I feel the same way. All of git's weirdness seems totally reasonable once you understand it on its own terms. It doesn't even take a ton of understanding to get that that point either.
It's not a sad take. There are many roles in tech and I'd encourage those trying to make things to focus on that. You can get extremely far with 4 git commands. Even in a production team environment, you may only need to ever add in the merge workflow.
I agree with you. My typical workflow is: update master branch in Visual Studio, create a new branch off of the master, work on it, when ready use GitGUI to commit and push, then do a merge request in GitLab (we use GitLab). When approved, I push the branch to master. From time to time I need to update my branch, either because I make some code changes, or because my branch a few commits behind the master.

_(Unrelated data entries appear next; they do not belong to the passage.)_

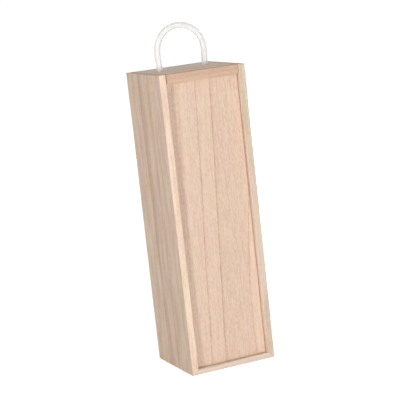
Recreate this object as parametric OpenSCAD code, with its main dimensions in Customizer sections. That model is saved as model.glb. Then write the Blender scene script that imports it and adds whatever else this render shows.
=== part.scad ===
// Upright wooden box for one bottle: a mitred, grooved case, a lid that slides
// up and out at the top, and a cord loop to carry it by.
// The front, with the lid, faces -Y. The origin is at the middle of the base.

/* [Case] */
// Width over the two sides
case_w = 107; // [95:1:150]
// Depth from the front edges to the back
case_d = 100; // [85:1:150]
// Height over all, without the cord
case_h = 350; // [200:5:450]
// Thickness of each side board
side_t = 8; // [6.5:0.5:11]
// Thickness of the bottom board
base_t = 7; // [5.5:0.5:12]
// Thickness of the top board
top_t = 8; // [6:0.5:14]
// Thickness of the back board
back_t = 5; // [3:0.5:8]
// How far the back board is let into each side board
side_rebate = 4; // [3:0.5:5]
// How far the back board is let into the bottom board
base_rebate = 3.5; // [2.5:0.5:4]
// Small chamfer along the long edges of every board
ease = 0.5; // [0.2:0.1:1]

/* [Lid] */
// Thickness of the lid panel
lid_t = 3; // [2.5:0.5:6]
// Thickness of the lips in front of the lid
lip_d = 5; // [3:0.5:8]
// Depth of the groove in each side board
side_groove = 4; // [2.5:0.5:5]
// Depth of the groove in the bottom board
base_groove = 3.5; // [2:0.5:4]
// Gap between the lips and the face of the lid
face_gap = 1.3; // [0.3:0.1:1.6]
// Running gap behind the lid and under its lower end
slide_gap = 0.3; // [0.2:0.1:0.6]
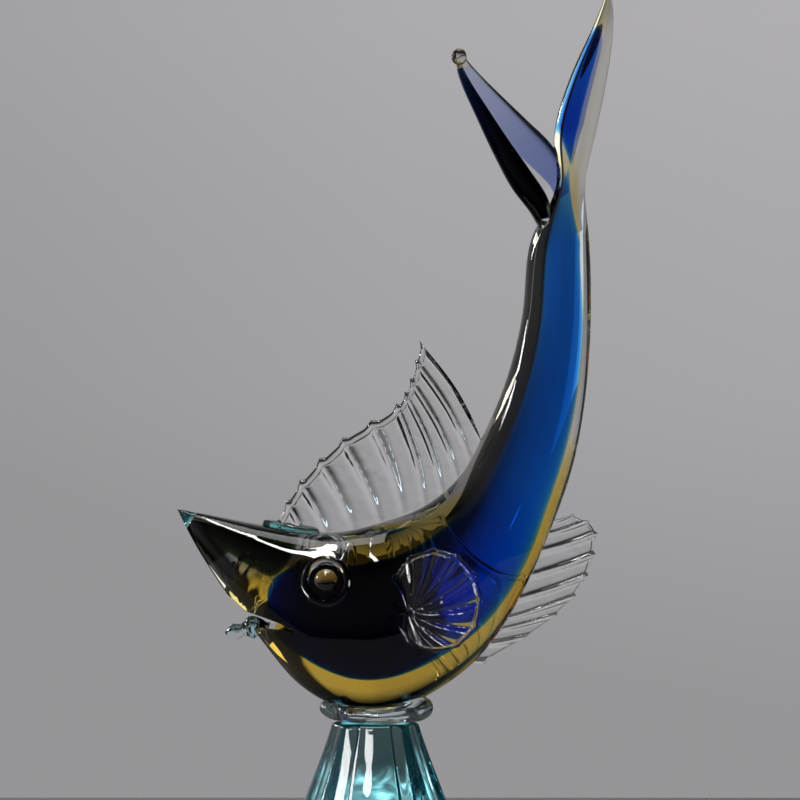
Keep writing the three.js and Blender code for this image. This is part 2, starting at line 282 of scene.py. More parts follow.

Would I like to know more about the underlying ideas of Git. Yes. But the time it would take me to do that is time I can spend on other things, like the stuff I am actually paid to do. If I become a git guru, I might get a pat on the back, but more likely no one would care. If I deliver more stuff, people who use my stuff actually appreciate it.

The reason it's sad to me is because there is so much more to explore, to be stimulated by, to be able to apply in a way that makes you think out of the box.

Maybe a lot of people don't care about that, and I guess everybody has their threshold, where as long as they know the minimum required to do their job they can stay in that comfort zone typing the same commands over and over.